Ezequiel lembra que a juventude herda os bancos de sementes dos seus pais e avós e percebem a importância das sementes crioulas quando vão aos encontros e atividade de formação que participam. “Sempre tem um momento das sementes crioulas. Aí a pessoa vê o quanto é valioso aquele momento e o quanto é valioso ter a própria semente sem depender de ninguém. A juventude precisa ser guardiã da semente, porque se não tiver os guardiões jovens, no futuro a gente não vai ter nada disso”, alerta o estudante.

A representante do Núcleo Mucuri de Agroecologia, no Vale do Mucuri (MG), Kátia Maria, destaca a importância do seu papel de mulher jovem e guardiã de sementes. “Ser mulher e ser jovem como guardiã da semente é muito importante, porque, além de ser filha de agricultores familiares, eu também sou estudante e acho que as coisas têm que caminhar bem juntas. Sou estudante universitária e estamos lá na luta, caminhando junto com os agricultores, partilhando as sementes. Semente é soberania, é um direito, e a gente se empoderar disso”, destaca Kátia.

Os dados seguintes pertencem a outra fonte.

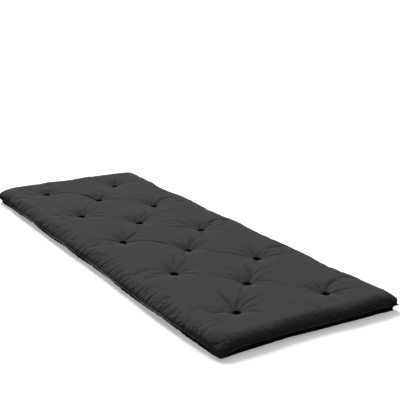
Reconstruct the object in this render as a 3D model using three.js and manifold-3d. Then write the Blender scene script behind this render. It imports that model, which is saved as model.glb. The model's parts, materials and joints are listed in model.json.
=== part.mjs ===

Ao fim, animados/as pelas culturas, cantos, encantos, sorrisos, abraços e trocas de saberes, de sementes e mudas diversos gritos foram ecoados num grande círculo. A Feira da Agrobiodiversidade evidenciou a necessidade coletiva da defesa das sementes como direito, como patrimônio dos povos, à serviço da humanidade e como possibilidade de construção de um outro modelo, que garanta a soberania destes povos.